[I18n-sig] Strawman Proposal: Binary Strings

Toby Dickenson tdickenson@geminidataloggers.com
Thu, 08 Feb 2001 18:16:39 +0000


On Thu, 8 Feb 2001 09:44:08 -0800 (PST), Paul Prescod
<paulp@ActiveState.com> wrote:

>  b.2. using a function called binary()

You say that precise coercion rules are a personal preference, but
adding a coercion function just helps this ambiguity to persist.

What if string.encode() returned a binary string.... would we need a
'binary()' builtin at all?


>They also follow
>Python's existing string->Unicode coercion rules.

I agree any explicit coecion should follow the same rules as Unicode.
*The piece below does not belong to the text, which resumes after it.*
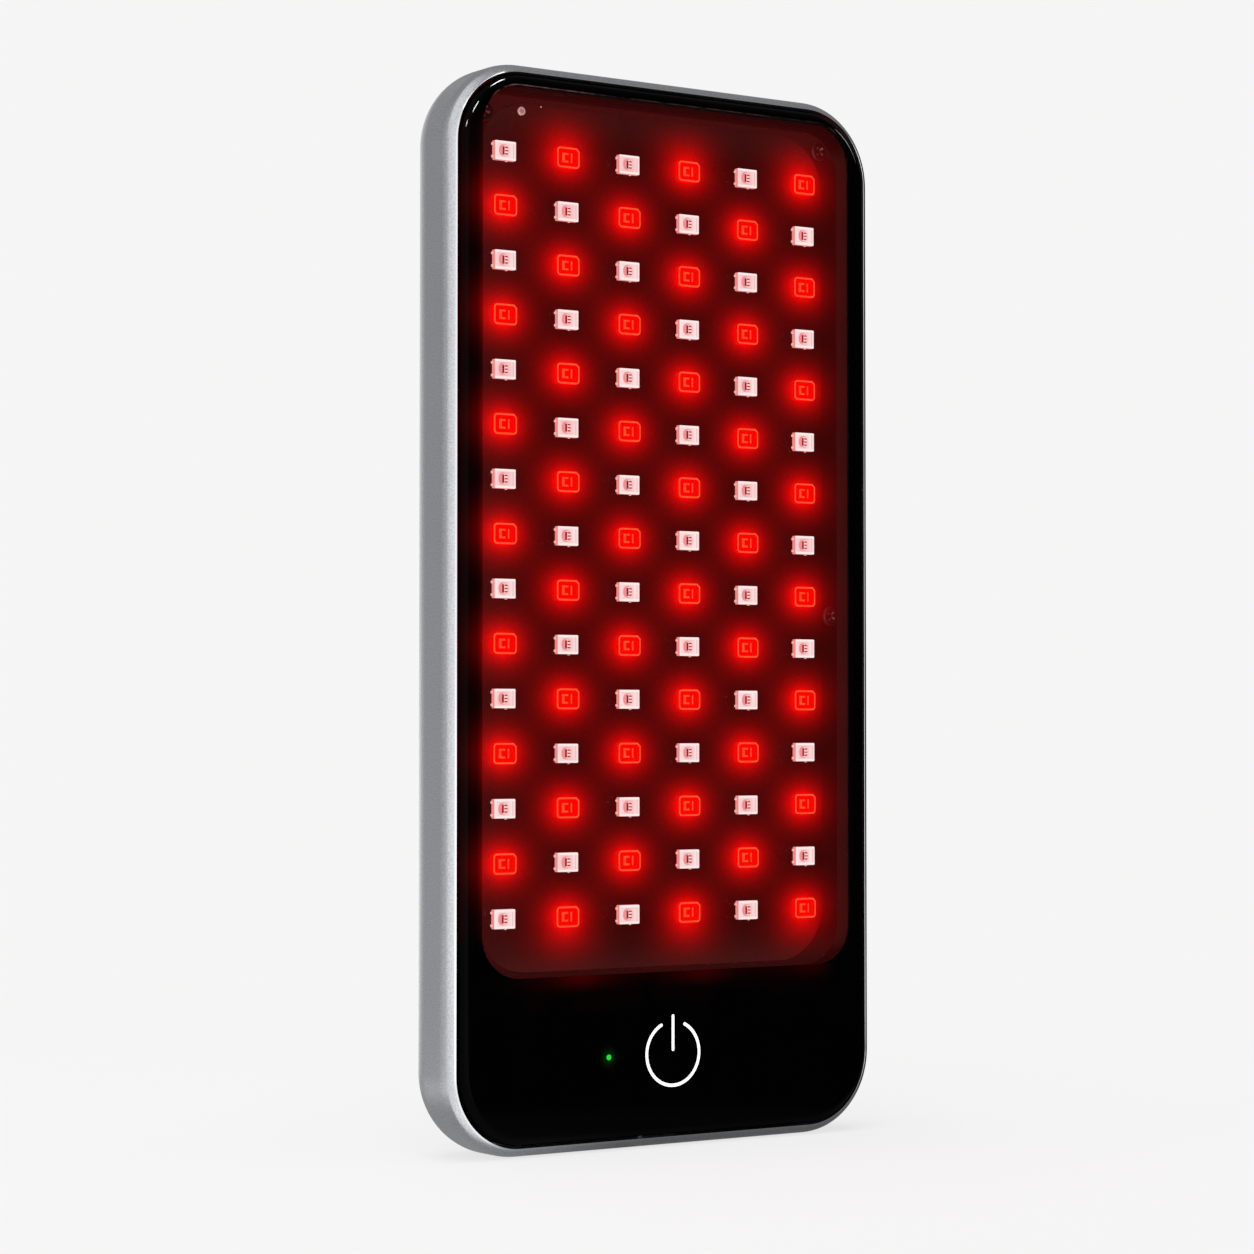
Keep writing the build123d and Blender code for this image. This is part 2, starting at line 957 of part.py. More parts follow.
def ribbon_socket():
    """The low socket that clamps the light board's ribbon."""
    socket_top = control_top - board_gap
    body = block(
        ribbon_width + 2 * ribbon_socket_wall,
        ribbon_socket_height,
        ribbon_offset,
        socket_top - ribbon_socket_height / 2,
        ribbon_front - ribbon_cover,
        control_front,
    )
    slot = block(
        ribbon_width + 2 * pane_fit,
        ribbon_socket_height,
        ribbon_offset,
        socket_top,
        ribbon_front - pane_fit,
        ribbon_back + pane_fit,
    )
    return body - slot


def light_ribbon():
    """The flat flexible lead from the light board's back to its socket."""
    top = board_bottom + ribbon_lap
    bottom = control_top - board_gap - ribbon_socket_height / 2 + pane_fit
    return block(
        ribbon_width, top - bottom, ribbon_offset, (top + bottom) / 2, ribbon_front, ribbon_back
    )


def thermistor():
    """The small heat sensor on the back of the light board."""
    return block(
        thermistor_length,
        thermistor_width,
        -ribbon_offset,
        board_bottom + ribbon_lap / 2,
        board_back,
        board_back + thermistor_thickness,
    )


red_cup = Rectangle(red_cup_width, red_cup_height)
infrared_cup = Rectangle(infrared_cup_width, infrared_cup_height)
pieces = {
    "rear_shell": rear_shell(),
    "mid_frame": mid_frame(),
    "front_pane": front_pane(),
    "black_bezel": black_bezel(),
    "power_symbol": power_symbol(),
    "indicator_lens": indicator_lens(),
    "pane_tape": pane_tape(),
    "frame_screws": frame_screws(),
    "light_board": light_board(),
    "locating_pin": locating_pin(),
    "red_lamps": lamps(red_places, red_lamp_width, red_lamp_height, red_cup),
    "infrared_lamps": lamps(
        infrared_places, infrared_lamp_width, infrared_lamp_height, infrared_cup
    ),
    "red_dies": dies(red_places),
    "infrared_dies": dies(infrared_places),
    "thermal_pad": thermal_pad(),
    "heat_spreader": heat_spreader(),
    "insulating_sheet": insulating_sheet(),
    "battery_cells": battery_cells(),
    "cell_tabs": cell_tabs(),
    "protection_board": protection_board(),
    "protection_chips": protection_chips(),
    "battery_foam": battery_foam(),
    "battery_leads": battery_leads(),
    "battery_socket": battery_socket(),
    "control_board": control_board(),
    "port_shell": port_shell(),
    "port_tongue": port_tongue(),
    "touch_foil": touch_foil(),
    "touch_contact": touch_contact(),
    "light_guide": light_guide(),
    "symbol_lamps": symbol_lamps(),
    "indicator_lamp": indicator_lamp(),
    "indicator_pipe": indicator_pipe(),
    "controller": controller(),
    "driver_chips": driver_chips(),
    "coils": coils(),
    "capacitors": capacitors(),
    "ribbon_socket": ribbon_socket(),
    "light_ribbon": light_ribbon(),
    "thermistor": thermistor(),
}

os.makedirs("parts", exist_ok=True)
for node, shape in pieces.items():
    export_step(shape, f"parts/{node}.step")
    print(node, round(shape.volume, 2))
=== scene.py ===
import math

import bmesh
import bpy
from mathutils import Matrix, Vector


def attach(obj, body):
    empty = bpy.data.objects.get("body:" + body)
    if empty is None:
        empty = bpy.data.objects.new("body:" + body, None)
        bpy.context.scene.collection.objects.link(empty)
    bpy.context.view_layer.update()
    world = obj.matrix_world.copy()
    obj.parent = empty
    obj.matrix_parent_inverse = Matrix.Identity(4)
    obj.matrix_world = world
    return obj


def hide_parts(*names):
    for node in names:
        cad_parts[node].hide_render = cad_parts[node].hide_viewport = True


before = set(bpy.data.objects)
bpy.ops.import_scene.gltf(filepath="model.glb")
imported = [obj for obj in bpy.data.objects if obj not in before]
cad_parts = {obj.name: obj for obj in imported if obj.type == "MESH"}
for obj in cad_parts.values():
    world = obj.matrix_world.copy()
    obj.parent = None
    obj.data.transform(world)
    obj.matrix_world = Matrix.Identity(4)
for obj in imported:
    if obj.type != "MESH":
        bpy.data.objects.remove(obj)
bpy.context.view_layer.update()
scene = bpy.context.scene
scene.view_settings.view_transform = "Standard"


# Camera
# A long lens stands to the panel's left, a little below its middle. It is level and turned 34 degrees.
lens = bpy.data.cameras.new("panel_camera")
lens.lens = 96.58
lens.sensor_width = 36.0
lens.clip_start = 0.01
lens.clip_end = 100.0
camera = bpy.data.objects.new("panel_camera", lens)
scene.collection.objects.link(camera)
look = Vector((0.5646, 0.8247, 0.03035)).normalized()
camera.rotation_mode = "QUATERNION"
camera.rotation_quaternion = look.to_track_quat("-Z", "Y")
camera.location = (-0.34531, -0.49832, 0.0740)
scene.camera = camera


# Studio
# The panel stands on a pale floor before a pale backdrop. A broad soft light stands behind the
# camera to its left and reaches high up. The room to its right is dark, so the gloss front shows black.
class Signal:
    """A shader socket that takes part in Python arithmetic by adding Math nodes."""

    def __init__(self, finish, socket):
        self.finish = finish
        self.socket = socket

    def math(self, operation, *values):
        return self.finish.node("ShaderNodeMath", {"operation": operation}, dict(enumerate(values)))

    def __add__(self, other):
        return self.math("ADD", self, other)

    def __sub__(self, other):
        return self.math("SUBTRACT", self, other)

    def __mul__(self, other):
        return self.math("MULTIPLY", self, other)

    def __truediv__(self, other):
        return self.math("DIVIDE", self, other)

    def __pow__(self, other):
        return self.math("POWER", self, other)

    def __rpow__(self, other):
        return self.math("POWER", other, self)

    def __radd__(self, other):
        return self.math("ADD", other, self)

    def __rsub__(self, other):
        return self.math("SUBTRACT", other, self)

    def __rmul__(self, other):
        return self.math("MULTIPLY", other, self)

    def __abs__(self):
        return self.math("ABSOLUTE", self)

    def held(self, low, high):
        return self.math("MAXIMUM", self.math("MINIMUM", self, high), low)

    def rising(self, low, high):
        """0 below low, 1 above high, and a soft step between."""
        settings = {"interpolation_type": "SMOOTHSTEP", "clamp": True}
        return self.finish.node("ShaderNodeMapRange", settings, {0: self, 1: low, 2: high})


class Finish:
    """The node tree of one material, or of the studio's surroundings."""

    def __init__(self, owner):
        owner.use_nodes = True
        self.owner = owner
        self.tree = owner.node_tree
        self.tree.nodes.clear()

    def node(self, kind, settings, sockets, output=0):
        made = self.tree.nodes.new(kind)
        for key, value in settings.items():
            if key == "stops":
                while len(made.color_ramp.elements) < len(value):
                    made.color_ramp.elements.new(1.0)
                for element, (place, level) in zip(made.color_ramp.elements, value):
                    element.position = place
                    element.color = (level, level, level, 1.0)
            else:
                setattr(made, key, value)
        for key, value in sockets.items():
            if isinstance(value, Signal):
                self.tree.links.new(value.socket, made.inputs[key])
            else:
                made.inputs[key].default_value = value
        return Signal(self, made.outputs[output])

    def place(self):
        """Where a point of the piece is, in millimetres."""
        metres = self.node("ShaderNodeTexCoord", {}, {}, "Object")
        return self.node("ShaderNodeVectorMath", {"operation": "SCALE"}, {0: metres, "Scale": 1000.0})

    def parts(self, vector, axes="XYZ"):
        return [self.node("ShaderNodeSeparateXYZ", {}, {0: vector}, axis) for axis in axes]

    def joined(self, x, y, z):
        return self.node("ShaderNodeCombineXYZ", {}, {0: x, 1: y, 2: z})

    def grain(self, size, detail=2.0, stretch=(1.0, 1.0, 1.0)):
        """Even noise from 0 to 1, with lumps of about this size in millimetres."""
        spread = {"operation": "MULTIPLY"}
        vector = self.node("ShaderNodeVectorMath", spread, {0: self.place(), 1: stretch})
        return self.node("ShaderNodeTexNoise", {}, {"Vector": vector, "Scale": 1.0 / size, "Detail": detail})

    def blended(self, first, second, share):
        """One colour turning into another."""
        return self.node("ShaderNodeMix", {"data_type": "RGBA"}, {0: share, 6: first, 7: second}, 2)

    def bump(self, height, strength, depth):
        """Small relief. The depth is in millimetres."""
        sockets = {"Height": height, "Strength": strength, "Distance": depth / 1000}
        return self.node("ShaderNodeBump", {}, sockets)

    def surface(self, **sockets):
        """The usual shader, with its sockets' names in lower case, set as the material's surface."""
        names = {"specular": "Specular IOR Level", "coat": "Coat Weight", "ior": "IOR"}
        named = {names.get(key, key.replace("_", " ").title()): value for key, value in sockets.items()}
        self.show(self.node("ShaderNodeBsdfPrincipled", {}, named))

    def show(self, shader):
        kind = "World" if isinstance(self.owner, bpy.types.World) else "Material"
        end = self.tree.nodes.new("ShaderNodeOutput" + kind)
        self.tree.links.new(shader.socket, end.inputs["Surface"])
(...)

Im not sure we agree on whether that coercion happens automatically
and implicitly, as it does with Unicode strings; I feel fairly
strongly that it shouldnt. (Ill justify that tomorrow if we do
disagree).


An extra difference:

 d) The str() is the same as the repr().

I think this makes sense. The library reference says str() returns "a
nicely printable representation of an object" - and raw binary data
definitely isnt.  It gives users a chance to think about what they are
storing in the string.  Also, having repr the same as str is the same
as lists, dicts, and other 'data container' types.